Resigning midseason is unusual in college football, but Housel said only Bowden could say why he did it. Housel said Bowden declined an opportunity to be at the press conference, but in a statement issued Friday, the son of Florda State coach Bobby Bowden said the "very serious and divisive public debate about the certainty of my status at Auburn University" led him to resign.

"It is because of my love for these players and of Auburn University that I cannot allow this painful controversy to continue," he said. "Someone must be willing to step up to the plate and put closure to this endless debate if Auburn is going to move forward. I believe that someone must now be me."

Bobby Bowden said his son had told him as early as Wednesday that he was considering resigning. "I think it was a `leave now or get fired at the end of the year' situation," the elder Bowden said.

Some Auburn fans had been vocal about the team's performance, particularly an offense that managed only six touchdowns in six games and had a rash of turnovers.
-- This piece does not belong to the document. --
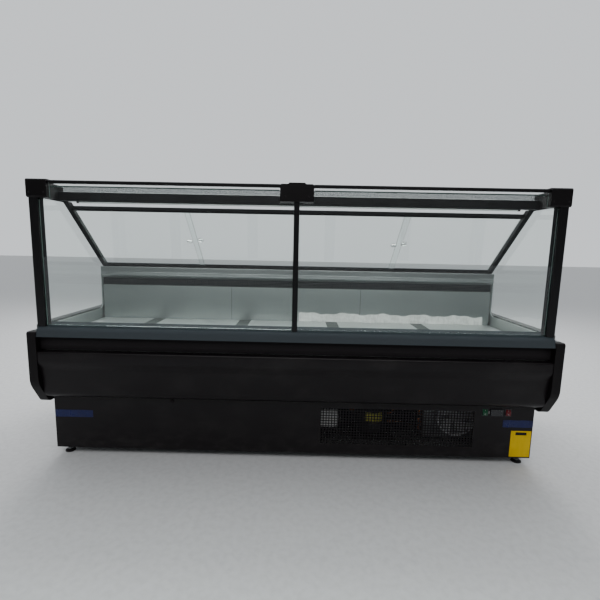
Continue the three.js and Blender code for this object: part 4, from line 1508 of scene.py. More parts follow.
    @staticmethod
    def ring_wire(path: Floats, radius: float) -> Surface:
        """A closed loop of round wire about +Y: the section is radius (cos t outwards + sin t Y).

        Args:
            path: Rows of x, y, z around the loop.
            radius: The wire's radius.

        Returns:
            The closed wire.
        """
        centre = path.mean(0)
        outward = path - centre
        outward /= np.linalg.norm(outward, axis=1, keepdims=True)
        angle = around(8)[None, :, None]
        rings = path[:, None] + radius * (np.cos(angle) * outward[:, None] + np.sin(angle) * np.array([0, 1, 0]))
        return Surface(rings.reshape(-1, 3), (grid_faces(len(path), 8, True, True),))

    def condenser(self) -> None:
        """The finned coil between two end plates, with the return bends of its tubes."""
        box = Box.of("condenser")
        front = box.y0 + self.shroud
        coil = Box(box.x0 + 0.006, front, box.z0 + 0.004, box.x1 - 0.006, box.y1, box.z1 - 0.004)
        self.piece("condenser_fins", block(coil), FINS_PAINTED_GAP_SHADE, stands_for=["condenser"])
        plates = [box.but(x0=x, y0=front - 0.003, x1=x + 0.002) for x in (box.x0, box.x1 - 0.002)]
        shroud = box.but(y0=front - 0.003, y1=front - 0.001)
        fan = Box.of("condenser_fan").centre
        half = self.mouth
        mouth = np.array([[fan[0] - half, fan[2] - half, fan[0] + half, fan[2] + half]])
        metal = Surface.join([*(block(p) for p in plates), pierced(shroud, mouth)])
        self.piece("condenser_casing", metal, ZINC)
        bends = []
        near, far, y = box.x0 + 0.004, box.x0 - 0.016, front + 0.03
        for row in range(self.bends):
            z = box.z0 + 0.03 + row * self.bend_pitch
            high = z + self.bend_pitch / 2
            path = [(near, y, z), (far, y, z), (far, y, high), (near, y, high)]
            bends.append(piped(path, self.pipe, 8, 2))
        self.piece("condenser_bends", Surface.join(bends), COPPER)

    def pipework(self) -> None:
        """Discharge and suction pipes, and a filter drier on the liquid line."""
        comp, coil = Box.of("compressor"), Box.of("condenser")
        x, y, _ = comp.centre
        top = comp.z1
        back = coil.y1 + 0.03
        discharge = [(x + 0.075, y, 0.16), (x + 0.125, y, 0.16), (x + 0.125, y, 0.235), (coil.x0 - 0.05, y, 0.235)]
        discharge += [(coil.x0 - 0.05, back - 0.06, 0.235), (coil.x0 + 0.002, back - 0.06, 0.235)]
        suction = [(x - 0.070, y, 0.17), (x - 0.12, y, 0.17), (x - 0.12, y + 0.05, 0.20), (x - 0.12, y + 0.16, 0.20)]
        suction += [(x - 0.12, y + 0.16, top + 0.045)]
        liquid = [(coil.x0 + 0.002, back - 0.05, 0.085), (coil.x0 - 0.04, back - 0.05, 0.085)]
        liquid += [(coil.x0 - 0.06, back, 0.085), (x - 0.05, back, 0.085), (x - 0.09, back, 0.12)]
        liquid += [(x - 0.09, back, top + 0.045)]
        lines = ((discharge, 1.0), (suction, 1.25), (liquid, 0.8))
        pipes = Surface.join(piped(path, self.pipe * width) for path, width in lines)
        self.piece("refrigerant_pipes", pipes, COPPER)
        drier = [(0.004, 0), (0.010, 0.006), (0.0135, 0.014), (0.0135, 0.085), (0.010, 0.093), (0.004, 0.099)]
        self.piece("filter_drier", turned_profile(drier, (x + 0.06, back, 0.085), Axis.X), COPPER)

    def electrics(self) -> None:
        """Junction box with a lid and screws, and the mains inlet's gland."""
        box = Box.of("junction_box")
        body = box.but(y0=box.y0 + 0.012)
        lid = box.but(y0=box.y0 + 0.001, y1=box.y0 + 0.011)
        self.piece("junction_box_body", block(body), BOX_PALE, Body.CASE, ["junction_box"], 0.003, 3)
        self.piece("junction_box_lid", block(lid), BOX_PALE, bevel=0.003, segments=3)
        head = [(0.0004, -0.001), (0.003, -0.0008), (0.0036, 0.0), (0.0036, 0.001), (0.0004, 0.001)]
        places = [(x, z) for x in (box.x0 + 0.010, box.x1 - 0.010) for z in (box.z0 + 0.010, box.z1 - 0.010)]
        screws = Surface.join(turned_profile(head, (x, box.y0 + 0.001, z), Axis.Y, 16) for x, z in places)
        self.piece("junction_box_screws", screws, ZINC)
        inlet = Box.of("mains_inlet")
        x, _, z = inlet.centre
        wall = Box.of("base_rear_panel").y1
        gland = [(0.006, -0.010), (0.010, -0.010), (0.010, 0.0003), (0.0155, 0.0004), (0.016, 0.0015)]
        gland += [(0.016, 0.0085), (0.0135, 0.0105), (0.0115, 0.0135), (0.0105, 0.0215), (0.009, 0.022)]
        gland += [(0.006, 0.0215), (0.006, -0.010)]
        turned = turned_profile(gland, (x, wall, z), Axis.Y, 24)
        self.piece("mains_gland", Surface(turned.points, turned.faces[:1]), SOFT_BLACK, stands_for=["mains_inlet"])

    def build(self) -> None:
        """Makes all the machinery in the base."""
        self.compressor()
        self.condenser()
        self.guard()
        # the fan's pale colour partly paints the light coming through from behind it
        self.rotor("condenser_fan", Body.CONDENSER_FAN, 5, 0.030, FAN_PALE_PAINTED_BACKLIGHT)
        self.pipework()
        self.electrics()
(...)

But one university official familiar with Bowden's situation, speaking on condition of anonymity, said without elaborating that the problem was not entirely with the team's performance.
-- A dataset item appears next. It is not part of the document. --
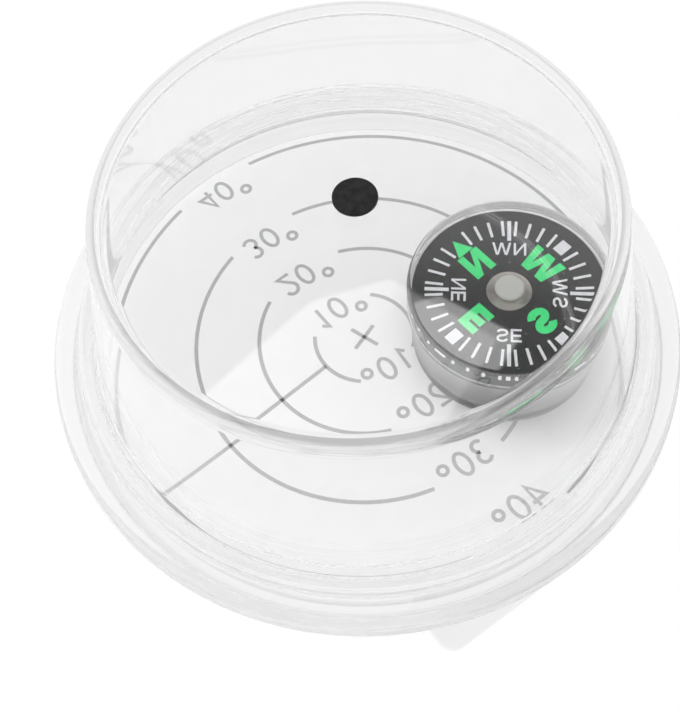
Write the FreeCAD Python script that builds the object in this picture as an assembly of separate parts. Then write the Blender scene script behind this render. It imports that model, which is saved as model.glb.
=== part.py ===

Asked Saturday if Bowden lost his job for "crossing trustee Bobby Lowder," Housel said it wasn't true.

Plans for hiring a new coach won't be discussed until next week. Interim coach Bill Oliver has expressed interest in keeping the job. Housel said Oliver, a longtime Alabama assistant who played on a national championship team with the Crimnson Tide in 1961, would be considered.

But the name on most Auburn fans' list was former Heisman Trophy winner Pat Sullivan. The former Tigers quarterback most recently coached at TCU, where he resigned last year when the Horned Frogs went 0-7 at the start of his sixth season.

Sullivan refused to comment about the Auburn job.